Ando fugindo de lives como o diabo da cruz, sobretudo daquelas de publicitários em entrevistas de cunho autoapologético. É curioso o efeito dessa epidemia, mundialmente paralisante, sobre o ego de algumas pessoas. Parece que potencializa a angústia com a possibilidade de desaparecerem. Não no sentido de morrerem, mas de deixarem de ser percebidas por conta de uma reviravolta nos interesses dos outros. Mas, enfim, cada um sabe onde lhe aperta o calo.

Na fuga a que me referi no início, encontrei, por puro acaso, um vídeo que me fez dar gargalhadas como há um bom tempo não dava. Não, não foi nenhum humorista, nenhum “influencer”, nenhum imitador, nada de que eu tivesse qualquer indicação ou referência.

Aliás, se eu fosse dar algum pitaco aos criativos, hoje, diria: deem uma oportunidade ao acaso, parem de procurar pelo específico, abandonem as referências, percam o rumo, desfoquem, não saibam o que querem…

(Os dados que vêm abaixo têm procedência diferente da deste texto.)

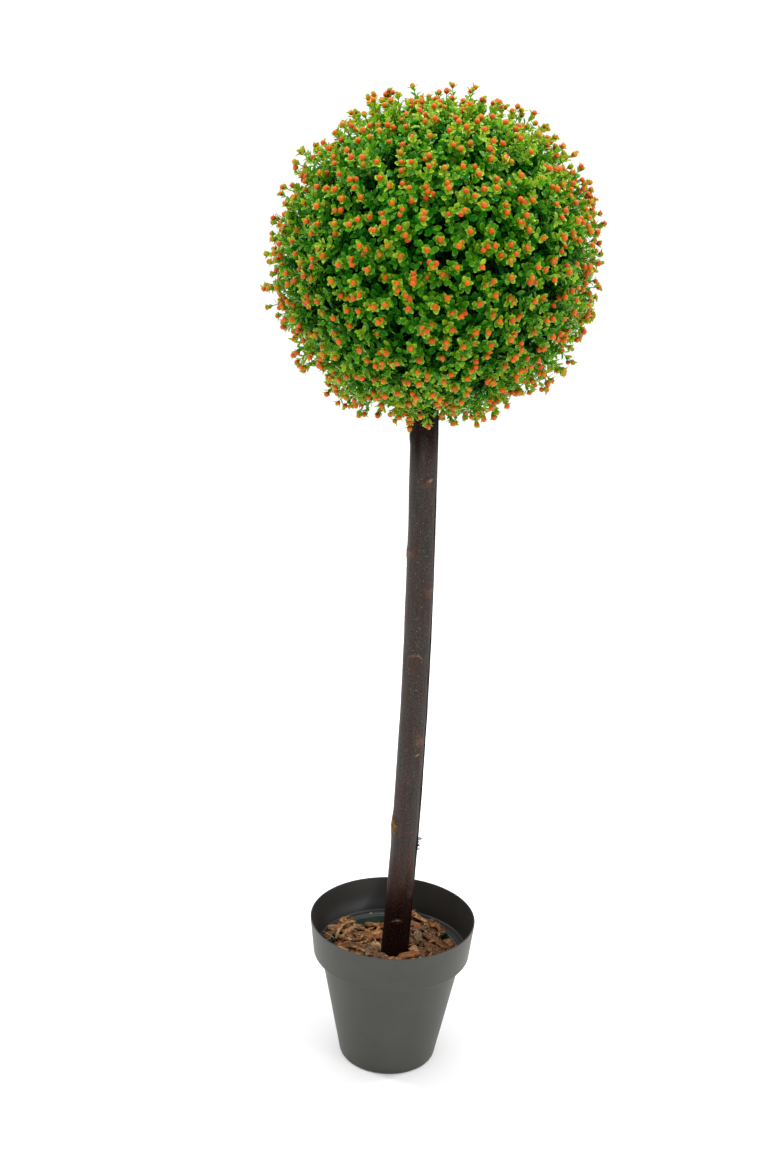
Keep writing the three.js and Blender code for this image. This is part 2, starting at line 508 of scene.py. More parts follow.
@dataclass(frozen=True)
class StemBark(Finish):
    """Thin smooth bark of a cut pole: finely mottled grey-brown, redder in long patches, with pale pores."""

    skin: str = "#38332D"
    skin_red: str = "#392823"
    skin_dark: str = "#171210"
    under: str = "#4C281F"
    raw_wood: str = "#90755A"
    # near-black for the dark foot and for painted shade at the top and down the right
    wet: str = "#0D0403"
    pore: str = "#8E877C"
    mottle_mm: float = 2.6  # the real mottling is nearer 1 mm, and drawn coarser so that it shows
    patch_mm: float = 9.0
    pore_mm: float = 2.5

    def paint(self, tree: Tree, shader: Node) -> None:
        """Fine mottling over long red patches; masks place red under-bark, raw wood, pores, and a darkening
        that is a dark foot and painted shade.

        Args:
            tree: where the nodes go.
            shader: the principled shader.
        """
        place = add_node(tree, "UVMap").outputs["UV"]
        stretched = add_node(tree, "Mapping", sockets={"Vector": place, "Scale": (1.0, 0.14, 1.0)})
        small = {"Vector": place, "Scale": 1000.0 / self.mottle_mm, "Detail": 3.0, "Roughness": 0.7}
        mottle = add_node(tree, "TexNoise", sockets=small).outputs["Fac"]
        large = {"Vector": stretched.outputs["Vector"], "Scale": 1000.0 / self.patch_mm, "Detail": 3.0}
        patches = add_node(tree, "TexNoise", sockets=large).outputs["Fac"]
        spaced = {"Vector": place, "Scale": 1000.0 / self.pore_mm, "Randomness": 0.9}
        cells = add_node(tree, "TexVoronoi", sockets=spaced)
        near = {"Value": cells.outputs["Distance"], "From Min": 0.25, "From Max": 0.12}
        dots = add_node(tree, "MapRange", {"interpolation_type": "SMOOTHSTEP"}, near).outputs["Result"]
        names = ("rust", "scar", "wet", "pores")
        rust, scar, wet, freckled = (
            add_node(tree, "Attribute", {"attribute_name": mask}).outputs["Fac"] for mask in names
        )
        ramps = (
            (cells.outputs["Color"], 0.42, 0.8, 0.0, 1.0),
            (patches, 0.42, 0.6, 0.0, 1.0),
            (patches, 0.46, 0.3, 0.0, 0.6),
            (mottle, 0.58, 0.36, 0.0, 0.75),
            (mottle, 0.48, 0.68, 1.0, 0.6),
            (wet, 0.0, 1.0, 0.2, 0.0),
        )
        chance, red, streak, dark, broken_up, gloss = (
            add_node(tree, "MapRange", sockets=dict(zip(RANGE, ramp))).outputs["Result"] for ramp in ramps
        )
        some, dusky = (
            add_node(tree, "Math", {"operation": "MULTIPLY"}, {0: one, 1: two}).outputs[0]
            for one, two in ((dots, chance), (wet, broken_up))
        )
        pores = add_node(tree, "Math", {"operation": "MULTIPLY"}, {0: some, 1: freckled}).outputs[0]
        layers = [
            (red, self.skin_red),
            (streak, self.skin_dark),
            (rust, self.under),
            (dark, self.skin_dark),
            (pores, self.pore),
            (scar, self.raw_wood),
            # dark foot, and painted shade at the top and down the right
            (dusky, self.wet),
        ]
        height = add_node(tree, "Math", {"operation": "MULTIPLY_ADD"}, {0: pores, 1: 0.5, 2: mottle})
        relief = (height.outputs[0], 0.55, 0.6 * MM)
        self.surface(tree, shader, self.layered(tree, self.skin, layers), relief, 0.52, 0.2)
        tree.links.new(gloss, shader.inputs["Specular IOR Level"])


@dataclass(frozen=True)
class ShreddedBark(Finish):
    """Pine bark torn by a shredder: corky, fibrous, dry and matte, with darker seams along the grain."""

    colour: str
    seam_colour: str
    fibre_mm: float = 1.6
    patch_mm: float = 6.0

    def paint(self, tree: Tree, shader: Node) -> None:
        """Grain is noise stretched along the chip's own length, which its texture places follow.

        Args:
            tree: where the nodes go.
            shader: the principled shader.
        """
        place = add_node(tree, "UVMap").outputs["UV"]
        stretched = add_node(tree, "Mapping", sockets={"Vector": place, "Scale": (0.22, 1.0, 1.0)})
        fine = {"Scale": 1000.0 / self.fibre_mm, "Detail": 6.0, "Roughness": 0.65}
        fibres = {"Vector": stretched.outputs["Vector"], **fine}
        grain = add_node(tree, "TexNoise", sockets=fibres).outputs["Fac"]
        large = {"Vector": place, "Scale": 1000.0 / self.patch_mm, "Detail": 4.0}
        patch = add_node(tree, "TexNoise", sockets=large).outputs["Fac"]
        ramps = ((patch, 0.3, 0.7, 0.0, 0.8), (grain, 0.56, 0.38, 0.0, 1.0))
        tone, seams = (
            add_node(tree, "MapRange", sockets=dict(zip(RANGE, ramp))).outputs["Result"] for ramp in ramps
        )
        # painted shade on each chip's underside
        crevice = add_node(tree, "Attribute", {"attribute_name": "crevice"}).outputs["Fac"]
        layers = [(tone, self.colour), (seams, self.seam_colour), (crevice, BARK_SHADE)]
        colour = self.layered(tree, self.seam_colour, layers)
        self.surface(tree, shader, colour, (grain, 0.8, 1.0 * MM), 0.8, 0.2)


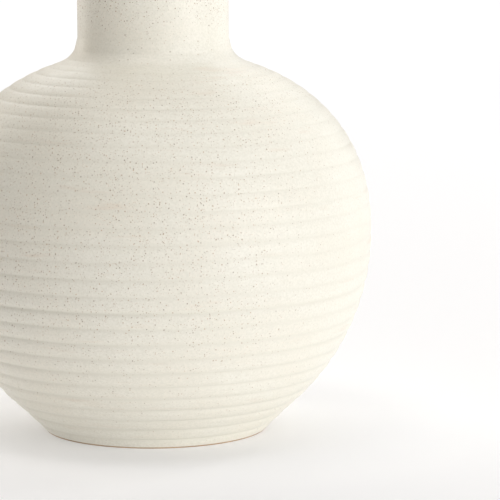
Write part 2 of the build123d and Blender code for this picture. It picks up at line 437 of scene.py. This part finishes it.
def dots(tree, cell, smallest, largest, share, softness, offset):
    """Mask of round dots of uneven size in a share of the cells, and a random value for each cell.

    All lengths are in metres; share is a number or a socket.
    """
    voronoi = add(tree, "ShaderNodeTexVoronoi",
                  {"Vector": placed(tree, (1 / cell,) * 3, offset), "Scale": 1.0, "Randomness": 1.0})
    random = add(tree, "ShaderNodeSeparateColor", {"Color": voronoi.outputs["Color"]})
    above = maths(tree, "SUBTRACT", random.outputs[0], maths(tree, "SUBTRACT", 1.0, share))
    rank = maths(tree, "DIVIDE", above, share)
    size = maths(tree, "ADD", maths(tree, "MULTIPLY", rank, (largest - smallest) / cell), smallest / cell)
    inside_by = maths(tree, "SUBTRACT", size, voronoi.outputs["Distance"])
    depth = maths(tree, "DIVIDE", inside_by, softness / cell)
    shown = maths(tree, "GREATER_THAN", above, 0.0)
    mask = maths(tree, "MULTIPLY", maths(tree, "MINIMUM", depth, 1.0), shown, clamp=True)
    return mask, random.outputs[1]


def curve(tree, value, points):
    """Value carried through a smooth curve given by points (value, result) with results from 0 to 1."""
    low, high = points[0][0], points[-1][0]
    share = add(tree, "ShaderNodeMapRange", {"Value": value, "From Min": low, "From Max": high})
    ramp = add(tree, "ShaderNodeValToRGB", {"Fac": share.outputs["Result"]})
    ramp.color_ramp.interpolation = "EASE"
    elements = ramp.color_ramp.elements
    while len(elements) < len(points):
        elements.new(0.5)
    for element, (place, result) in zip(elements, points):
        element.position = (place - low) / (high - low)
        element.color = rgba(result, result, result)
    return ramp.outputs["Color"]


def surface(tree, colour, roughness, bump, coat=0.0, coat_roughness=0.3, specular=0.5):
    """Principled shader and output for a colour, a roughness and a bumped normal."""
    shader = add(tree, "ShaderNodeBsdfPrincipled",
                 {"Base Color": colour, "Roughness": roughness, "Normal": bump,
                  "Coat Weight": coat, "Coat Roughness": coat_roughness, "Specular IOR Level": specular})
    add(tree, "ShaderNodeOutputMaterial", {"Surface": shader.outputs[0]})
    return shader


def bumped(tree, layers):
    """Normal raised by layers of (height, distance in metres)."""
    normal = None
    for height, distance in layers:
        inputs = {"Height": height, "Distance": distance, "Strength": 1.0}
        if normal is not None:
            inputs["Normal"] = normal
        normal = add(tree, "ShaderNodeBump", inputs).outputs[0]
    return normal


CREAM = rgba(0.915, 0.889, 0.800)
WARM_CREAM = rgba(0.900, 0.860, 0.760)
# Darker cream: random mottling, and glaze pooling in the grooves together with painted groove shade
POOLED_CREAM_AND_SHADE = rgba(0.820, 0.795, 0.700)
TAN = rgba(0.520, 0.340, 0.190)
IRON = rgba(0.200, 0.120, 0.065)
BLOOM = rgba(0.720, 0.560, 0.420)

# How crowded the iron speckles are by height: few near the foot and at the root of the neck
SPECKLE_HEIGHTS = ((0, 0.15), (40 * MM, 0.40), (85 * MM, 0.85), (115 * MM, 1.0), (190 * MM, 1.0),
                   (208 * MM, 0.22), (220 * MM, 0.45), (230 * MM, 1.0), (288 * MM, 0.85))


def speckled_glaze():
    """Satin cream glaze: warm patches, fine iron speckles that thin out on the lit side as painted light,
    glaze pooling with painted shade in the grooves, tan on some crests.
    """
    material, tree = new_material("speckled_glaze")
    position = placed(tree, (1, 1, 1))
    height = add(tree, "ShaderNodeSeparateXYZ", {"Vector": position}).outputs["Z"]
    groove = add(tree, "ShaderNodeAttribute", attribute_name="groove").outputs["Fac"]

    patches = rescale(tree, noise(tree, (24, 24, 30), 3.0), 0.35, 0.70)
    colour = mixed(tree, patches, CREAM, WARM_CREAM)
    mottle = rescale(tree, noise(tree, (850, 850, 850), 2.0, 0.6, (3, 1, 7)), 0.30, 0.70, 0.0, 0.85)
    colour = mixed(tree, mottle, colour, POOLED_CREAM_AND_SHADE)
    # Darker in the grooves: glaze pooling there, together with painted shade in the grooves
    pooled_and_groove_shade = maths(tree, "MULTIPLY", groove, 0.55, clamp=True)
    colour = mixed(tree, pooled_and_groove_shade, colour, POOLED_CREAM_AND_SHADE)
    bloom = rescale(tree, noise(tree, (18, 18, 140), 3.0, 0.6, (9, 4, 2)), 0.58, 0.78)
    crest = maths(tree, "SUBTRACT", 1.0, groove, clamp=True)
    toasted = maths(tree, "MULTIPLY", maths(tree, "MULTIPLY", bloom, crest), 0.28)
    colour = mixed(tree, toasted, colour, BLOOM)

    # Painted light: the speckles thin out and grow fainter towards the brightly lit right front, as if
    # washed out by the light
    toward_lit_side = add(tree, "ShaderNodeVectorMath", {0: position, 1: (0.80, -0.25, 0.0)}, operation="DOT_PRODUCT")
    side = rescale(tree, toward_lit_side.outputs["Value"], 48 * MM, 100 * MM, 1.0, 0.14)
    clouds = rescale(tree, noise(tree, (28, 28, 40), 2.0, 0.5, (5, 2, 9)), 0.30, 0.70, 0.65, 1.0)
    speckle_clouds_lit_fade = maths(tree, "MULTIPLY", side, clouds)
    crowded = maths(tree, "MULTIPLY", speckle_clouds_lit_fade, curve(tree, height, SPECKLE_HEIGHTS))
    depth = rescale(tree, crowded, 0.0, 0.8, 0.40, 0.90)
    fine, fine_tone = dots(tree, 0.85 * MM, 0.08 * MM, 0.24 * MM, crowded, 0.10 * MM, (11, 3, 5))
    larger, larger_tone = dots(tree, 1.50 * MM, 0.16 * MM, 0.40 * MM, crowded, 0.12 * MM, (2, 17, 8))
    colour = mixed(tree, maths(tree, "MULTIPLY", fine, depth), colour, mixed(tree, fine_tone, IRON, TAN))
    colour = mixed(tree, maths(tree, "MULTIPLY", larger, depth), colour, mixed(tree, larger_tone, IRON, TAN))

    # Tan towards the glaze's lower edge, along a ragged line
    edge = maths(tree, "ADD", height, maths(tree, "MULTIPLY", noise(tree, (90, 90, 90), 2.0), 1.2 * MM))
    lower_edge_tan = rescale(tree, edge, GLAZE_LINE + 0.3 * MM, GLAZE_LINE + 1.3 * MM, 0.5, 0.0)
    colour = mixed(tree, lower_edge_tan, colour, BLOOM)

    roughness = rescale(tree, noise(tree, (120, 120, 120), 2.0, 0.5, (1, 6, 2)), 0.3, 0.7, 0.42, 0.54)
    normal = bumped(tree, [
        (noise(tree, (25, 25, 900), 2.0, 0.5, (4, 4, 4)), 0.05 * MM),
        (noise(tree, (260, 260, 260), 2.0, 0.5, (8, 1, 3)), 0.08 * MM),
        (maths(tree, "ADD", fine, larger), -0.03 * MM),
    ])
    surface(tree, colour, roughness, normal, coat=0.08, coat_roughness=0.35)
    return material


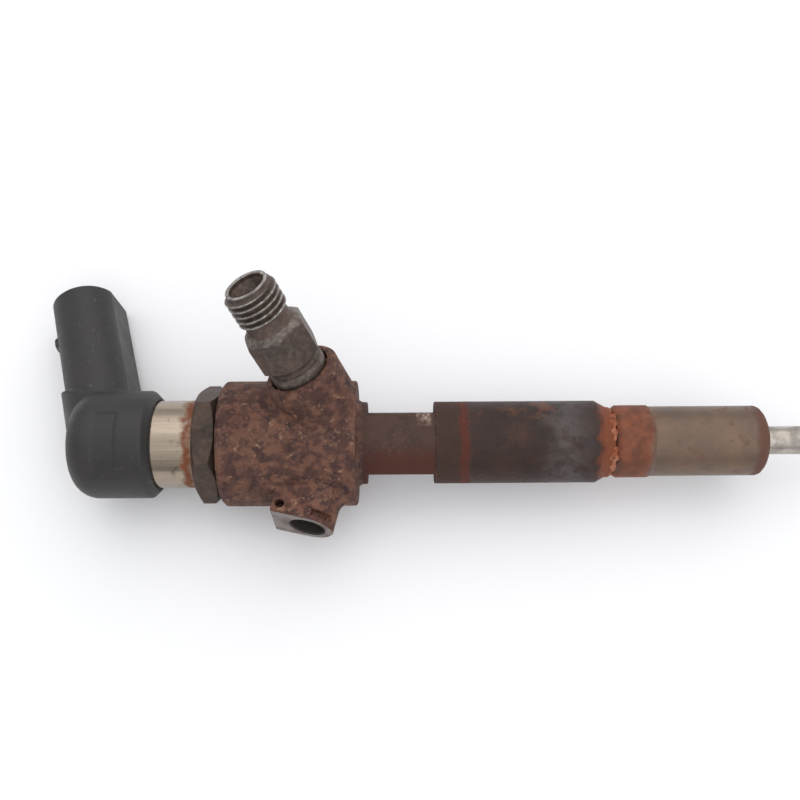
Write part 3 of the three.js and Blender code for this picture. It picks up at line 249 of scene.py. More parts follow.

O tal vídeo tem duas características que me prenderam imediatamente: a simplicidade e a naturalidade. Atenção: não confundir simplicidade e naturalidade com a breguice tosca das “obras” bolsonaristas. Estou falando de beleza, no mais humano dos sentidos.

Resumindo: uma filha, ao saber que a mãe começou a demonstrar sinais de Alzheimer, teve a ideia de “provocá-la”, como estímulo à sua atividade cerebral. E passou a gravar vídeos curtos com o celular, em sua casa, no interior da Bahia, improvisando falas com as mais deslavadas mentiras sobre suas posses. A mãe, que a tudo assiste, é solicitada pela filha a confirmar o que é dito e tem reações hilárias. Assisti a dezenas deles, sem cansar e sempre rindo muito. Impressiona como a “fórmula”, tão básica, resista há tanto tempo e os episódios consigam surpreender. Numa palavra, eu diria que é viciante. Inclusive, porque faz um contraponto saudável à avalanche de iniciativas “elaboradas para o sucesso” que polui as redes sociais. O que me leva à refletir sobre o conceito que está na moda: o “novo normal”. Não será o “novo normal”, simplesmente um retorno ao normal?

Ou seja, o fim da anormalidade equivocadamente entendida como normal? Não me refiro ao simplismo de questionarmos se vamos trabalhar em casa ou num escritório, por exemplo. Algumas formas de viver provavelmente vão mudar.

Mas quero tratar de conteúdo, do resgate da independência
intelectual, da liberdade dos sentimentos, do direito à emoção com a mais completa diversidade. Eu vejo uma grande oportunidade para “descatalogarmo-nos”, de “não ter que nada”, mas de se sentir à vontade para “poder tudo”.

Talvez, resida nesse “novo” normal apenas o retorno à lógica da busca da originalidade, isto é, do verdadeiro processo criativo. Sim, aquele que brilha num raciocínio “ao contrário”. Aplicado a uma nova realidade, fatalmente vai gerar resultados inéditos.

Não foi a pandemia quem nos paralisou, já vínhamos criativamente paralisados há bastante tempo, atados por um processo inibidor da espontaneidade. É hora, portanto, de aproveitar que as cordas afrouxaram e nos soltarmos de uma vez.